Not many days after the kickoff press conference, however, the Dole campaign pulled Mr. Kemp aside. As one campaign insider relates the story, Kemp was urged only to identify broad principles of tax reform, rather than produce a specific plan. It was always Dole's intention to endorse the commission report. But he didn't want to get pinned down by specific rates or deductions.

When Kemp reported the commission's study last month, Dole got his wish. No numbers, just principles for a ''flatter, fairer, simpler tax code.''

If it was a calculated move by a skilled politician, it wasn't necessarily inconsistent with his principles. Tax reform is too big, too complicated, to wrap up in a campaign promise. On the stump, Dole says the flat-tax plans put forward by GOP rivals Forbes and Texas Sen. Phil Gramm are ''risky ideas.''

In previous presidential runs, Dole might have hit harder. But either way, the characterization is bedrock Dole. The flat tax is based on supply-side theory, and Dole never trusted those who argued that tax cuts could spur enough economic growth to eliminate the budget deficit.

''Dole has always been a Nixon Republican,'' says John Pitney, a political scientist at the Claremont McKenna College in California. ''He is a fellow traveler of conservatives, but has never been a card-carrying member of the conservative movement.''

Still, many of Dole's positions reflect the pragmatic, small-town conservatism he grew up with. He believes abortion should be illegal except when a mother's life is in danger or in case of rape or incest. He would end federal welfare programs and give the money to the states.

On immigration, he favors cutting off benefits to illegals. He would slow legal immigration. Dole also supports a constitutional amendment requiring a balanced budget, and would repeal the ban on assault weapons. He would abolish the US Department of Education. He backs giving parents vouchers to help pay for private, religious, or participating public schools of their choice.
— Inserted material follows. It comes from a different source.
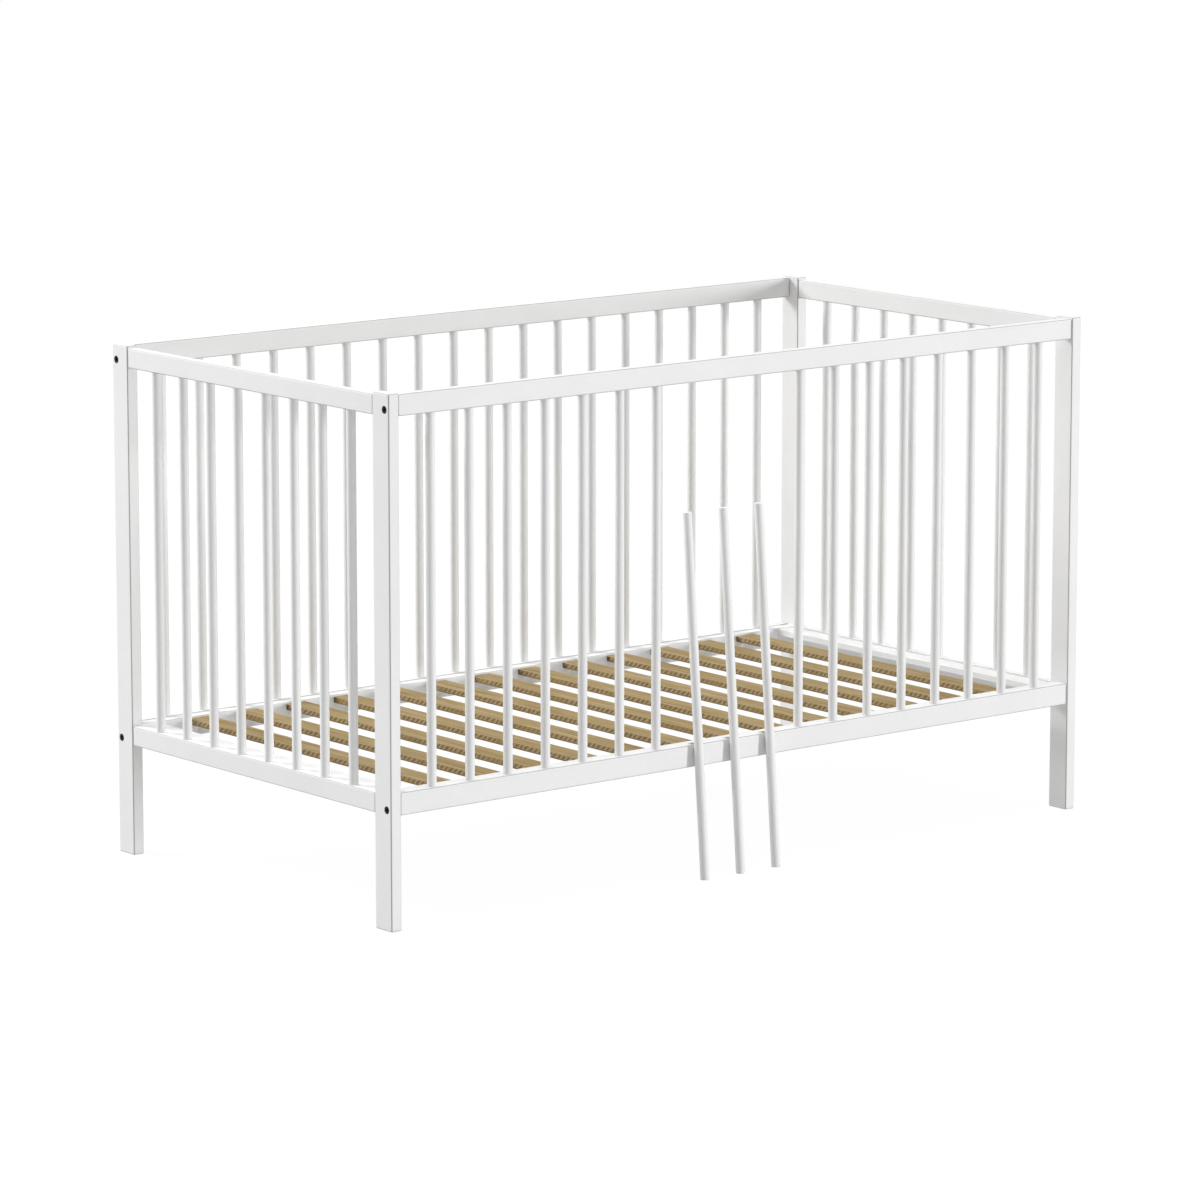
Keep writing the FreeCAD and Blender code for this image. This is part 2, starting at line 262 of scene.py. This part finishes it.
def slat_wood():
    """Bare softwood: straight grain on the faces, slanting saw marks on the narrow sides."""
    material = bpy.data.materials.new("slat_wood")
    nodes = Nodes(material)
    coordinates = nodes.add("ShaderNodeTexCoord").outputs
    within = nodes.add("ShaderNodeSeparateXYZ", {0: coordinates["Generated"]}).outputs
    each = nodes.add("ShaderNodeObjectInfo").outputs["Random"]
    shift = nodes.add("ShaderNodeCombineXYZ", {"X": each, "Y": each}).outputs[0]
    place = {0: coordinates["Object"], 1: shift}
    place = nodes.add("ShaderNodeVectorMath", place).outputs[0]
    drawn_out = nodes.stretched(place, "Y", SLAT_GRAIN_LENGTH)

    # The broad faces.
    rings = nodes.noise(drawn_out, SLAT_RING_SCALE, 4.0, 0.6, 0.6)
    fibres = nodes.noise(drawn_out, SLAT_FIBRE_SCALE, 2.0, 0.6)
    blotch = nodes.noise(place, SLAT_BLOTCH_SCALE)
    face = nodes.ramp(rings, RING_COLOURS)
    face = nodes.blend(nodes.remap(fibres, 0.45, 0.75, 0.0, 0.40), face, FACE_FIBRE)
    face = nodes.blend(nodes.remap(blotch, 0.40, 0.65, 0.0, 0.35), face, FACE_BLOTCH)

    # The narrow sides, marked on their upper part and plain below.
    parts = nodes.add("ShaderNodeSeparateXYZ", {0: place}).outputs
    wander = nodes.math("MULTIPLY", nodes.noise(place, SAW_WANDER_SCALE), SAW_MARK_WANDER)
    slant = nodes.math("ADD", parts["Y"], nodes.math("MULTIPLY", parts["Z"], SAW_MARK_SLANT))
    slant = nodes.math("ADD", slant, wander)
    stripe = nodes.math("SINE", nodes.math("MULTIPLY", slant, 2 * math.pi / SAW_MARK_PITCH))
    strokes = nodes.ramp(nodes.math("MULTIPLY_ADD", stripe, 0.5, 0.5), STROKE_COLOURS)
    plain = nodes.ramp(fibres, UNMARKED_COLOURS)
    high = nodes.remap(within["Z"], 0.14, 0.34)
    patch = nodes.noise(place, SAW_PATCH_SCALE, 1.0)
    marked = nodes.math("MULTIPLY", high, nodes.remap(patch, 0.52, 0.66, 1.0, 0.35))
    side = nodes.blend(marked, plain, strokes)
    side = nodes.blend(nodes.remap(fibres, 0.4, 0.75, 0.0, 0.25), side, SIDE_FIBRE)
    # Painted shade: the narrow sides darken near both ends, where they meet the rails.
    off_middle = nodes.math("ABSOLUTE", nodes.math("SUBTRACT", within["Y"], 0.5))
    side = nodes.blend(nodes.remap(off_middle, 0.462, 0.490, 0.0, 0.75), side, PAINTED_SHADE_AT_RAIL)

    facing = nodes.add("ShaderNodeSeparateXYZ", {0: coordinates["Normal"]}).outputs["X"]
    on_side = nodes.remap(nodes.math("ABSOLUTE", facing), 0.72, 0.9)
    colour = nodes.blend(on_side, face, side)

    # The long arrises: a painted highlight along the upper one and painted shade along the
    # lower one.
    beside = nodes.math("ABSOLUTE", nodes.math("SUBTRACT", within["X"], 0.5))
    upper = nodes.remap(within["Z"], 0.80, 0.92)
    upper = nodes.math("MULTIPLY", nodes.remap(beside, 0.44, 0.48), upper)
    colour = nodes.blend(nodes.math("MULTIPLY", upper, 0.55), colour, PAINTED_HIGHLIGHT_ARRIS)
    lower = nodes.remap(within["Z"], 0.24, 0.04)
    lower = nodes.math("MULTIPLY", nodes.remap(beside, 0.44, 0.49), lower)
    colour = nodes.blend(nodes.math("MULTIPLY", lower, 0.8), colour, PAINTED_SHADE_ARRIS)

    cuts = nodes.math("MULTIPLY", on_side, nodes.math("MULTIPLY", stripe, 1.2))
    height = nodes.math("ADD", nodes.math("MULTIPLY_ADD", rings, 0.8, fibres), cuts)
    nodes.finish(
        {
            "Base Color": colour,
            "Roughness": nodes.remap(fibres, 0.3, 0.7, *SLAT_ROUGHNESS),
            "Normal": nodes.bump(height, SLAT_BUMP, 0.6),
        },
        {"IOR": 1.45, "Specular IOR Level": 0.3},
    )
    return material


def dowel_wood():
    """Bare beech with short dark flecks."""
    material = bpy.data.materials.new("dowel_wood")
    nodes = Nodes(material)
    place = nodes.place()
    flecks = nodes.noise(place, 900.0, 3.0, 0.7)
    colour = nodes.ramp(nodes.noise(place, 70.0), BEECH_COLOURS)
    colour = nodes.blend(nodes.remap(flecks, 0.58, 0.68, 0.0, 0.6), colour, BEECH_FLECK)
    nodes.finish(
        {"Base Color": colour, "Normal": nodes.bump(flecks, 0.05 * MM)},
        {"Roughness": 0.6, "IOR": 1.45},
    )
    return material


def bolt_steel():
    """Black oxide steel, a little rubbed."""
    material = bpy.data.materials.new("bolt_steel")
    nodes = Nodes(material)
    place = nodes.place()
    fine = nodes.noise(place, 1800.0, 3.0, 0.6)
    nodes.finish(
        {
            "Base Color": nodes.ramp(nodes.noise(place, 260.0), BLACK_OXIDE_COLOURS),
            "Roughness": nodes.remap(fine, 0.3, 0.7, 0.42, 0.6),
            "Normal": nodes.bump(fine, 0.02 * MM, 0.6),
        },
        {"Metallic": 0.6},
    )
    return material


def plated_steel():
    """Zinc-plated steel with a faint cloudy bloom and fine turning lines round X."""
    material = bpy.data.materials.new("plated_steel")
    nodes = Nodes(material)
    place = nodes.place()
    bloom = nodes.noise(place, 320.0, 3.0, 0.6)
    lines = nodes.noise(nodes.stretched(place, "X", 0.05), 400.0)
    nodes.finish(
        {
            "Base Color": nodes.ramp(bloom, ZINC_COLOURS),
            "Roughness": nodes.remap(bloom, 0.3, 0.7, 0.28, 0.42),
            "Normal": nodes.bump(lines, 0.02 * MM, 0.5),
        },
        {"Metallic": 1.0},
    )
    return material


def dress_nodes():
    """Give each CAD node its finish: the first in the table whose start its name has."""
    paint_x = white_paint("white_paint_x", "X")
    paint_y = white_paint("white_paint_y", "Y")
    paint_z = white_paint("white_paint_z", "Z")
    paint_bars = white_paint("white_paint_bars", "Z", boxed=False)
    paint_leaning = white_paint("white_paint_leaning", "Z", LEAN, boxed=False)
    slats, dowels = slat_wood(), dowel_wood()
    bolts, plated = bolt_steel(), plated_steel()
    finishes = (
        ("loose_bar_", paint_leaning),
        ("slat_", slats),
        ("rail_bolts", bolts),
        ("barrel_nuts", plated),
        ("base_screws", plated),
        ("rail_dowels", dowels),
        ("end_rail_dowels", dowels),
        ("left_end_bars", paint_bars),
        ("right_end_bars", paint_bars),
        ("back_bars", paint_bars),
        ("front_bar_", paint_bars),
        ("left_", paint_y),
        ("right_", paint_y),
        ("base_end_board_", paint_y),
        ("base_side_rail_", paint_x),
        ("front_", paint_x),
        ("back_", paint_x),
        ("post_", paint_z),
    )
    for name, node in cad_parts.items():
        finish = next(f for start, f in finishes if name.startswith(start))
        node.data.materials[0] = finish


# ---- studio -----------------------------------------------------------------------

def direction(azimuth, elevation):
    """Unit vector towards a light or the camera. Azimuth 0 is in front, 90 to the right."""
    a, e = math.radians(azimuth), math.radians(elevation)
    return Vector((math.sin(a) * math.cos(e), -math.cos(a) * math.cos(e), math.sin(e)))


def set_up(name, data, location, towards):
    """A light or camera in the scene, looking along a direction."""
    thing = bpy.data.objects.new(name, data)
    bpy.context.scene.collection.objects.link(thing)
    thing.location = location
    thing.rotation_mode = "QUATERNION"
    thing.rotation_quaternion = towards.to_track_quat("-Z", "Y")
    return thing


def softbox(name, azimuth, elevation, distance, width, height, power):
    """A rectangular area light that faces the middle of the crib."""
    light = bpy.data.lights.new(name, "AREA")
    light.shape = "RECTANGLE"
    light.size = width
    light.size_y = height
    light.energy = power
    away = direction(azimuth, elevation)
    set_up(name, light, MIDDLE + away * distance, -away)


def seen_by_camera(nodes):
    return nodes.add("ShaderNodeLightPath").outputs["Is Camera Ray"]


def sky():
    """Soft white light from overhead; the camera sees the sky plain white."""
    world = bpy.data.worlds.new("studio")
    bpy.context.scene.world = world
    nodes = Nodes(world)
    towards = nodes.add("ShaderNodeTexCoord").outputs["Generated"]
    up = nodes.add("ShaderNodeSeparateXYZ", {0: towards}).outputs["Z"]
    glow = nodes.remap(up, SKY_STARTS, SKY_FULL, 0.0, SKY_LIGHT, kind="LINEAR")
    dome = nodes.add("ShaderNodeBackground", {"Strength": glow}, {"Color": WHITE})
    plain = nodes.add("ShaderNodeBackground", values={"Color": WHITE, "Strength": 1.0})
    choice = {0: seen_by_camera(nodes), 1: dome.outputs[0], 2: plain.outputs[0]}
    mixed = nodes.add("ShaderNodeMixShader", choice)
    nodes.add("ShaderNodeOutputWorld", {"Surface": mixed.outputs[0]})


def floor():
    """Plain pale floor that glows a little, nearly white to the camera."""
    half = FLOOR_SIZE / 2
    corners = [(-half, -half, 0), (half, -half, 0), (half, half, 0), (-half, half, 0)]
    mesh = bpy.data.meshes.new("floor")
    mesh.from_pydata(corners, [], [(0, 1, 2, 3)])
    ground = bpy.data.objects.new("floor", mesh)
    bpy.context.scene.collection.objects.link(ground)

    material = bpy.data.materials.new("floor")
    nodes = Nodes(material)
    seen = seen_by_camera(nodes)
    levels = {2: FLOOR_LIGHT, 3: FLOOR_LIGHT_SHOWN}
    strength = nodes.add("ShaderNodeMix", {0: seen}, levels).outputs[0]
    glow = nodes.add("ShaderNodeEmission", {"Strength": strength}, {"Color": WHITE})
    tone = nodes.blend(seen, FLOOR_TONE, FLOOR_TONE_SHOWN)
    lit = nodes.add("ShaderNodeBsdfDiffuse", {"Color": tone})
    nodes.surface(nodes.add("ShaderNodeAddShader", {0: lit.outputs[0], 1: glow.outputs[0]}))
    mesh.materials.append(material)


def camera():
    data = bpy.data.cameras.new("camera")
    data.lens = CAMERA_LENS
    data.clip_end = CAMERA_REACH
    away = direction(CAMERA_AZIMUTH, CAMERA_ELEVATION)
    location = MIDDLE + AIM_FROM_MIDDLE + away * CAMERA_DISTANCE
    bpy.context.scene.camera = set_up("camera", data, location, -away)


camera()
dress_nodes()
sky()
floor()
softbox("rear_softbox", *REAR_SOFTBOX)
softbox("side_softbox", *SIDE_SOFTBOX)
bpy.context.scene.view_settings.view_transform = "Standard"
''I mean, way back in 1984, I've always been out there on the deficit, ahead of a lot of these people,'' he says, defending himself against charges of flip-flopping on the issues. ''I was talking about block grants for welfare in 1979. I'm the one who has long been for indexing the tax code [for inflation], which would benefit working people. We haven't been sitting there just waiting for someone to turn the lights on.''

The shape of a Dole White House

The question doesn't seem to make much sense to him: What would be his first move in the White House? Dole thinks about it for a minute while he investigates a scoop of potato salad for signs of onion. He doesn't like onions.

''I think there are quite a lot of things I would want to do,'' he finally says. Then he picks a standard GOP issue. ''Like on affirmative action: I wouldn't want to repeal the entire thing. We have to keep the original part, the part about discrimination. Nobody likes discrimination.

''But I must say I've focused less on that. I'm trying to get the nomination.''

Outside, a fresh wet snow falls, slowing the bus to a careful pace. It winds through the New Hampshire night, and, Dole hopes, toward the Oval Office.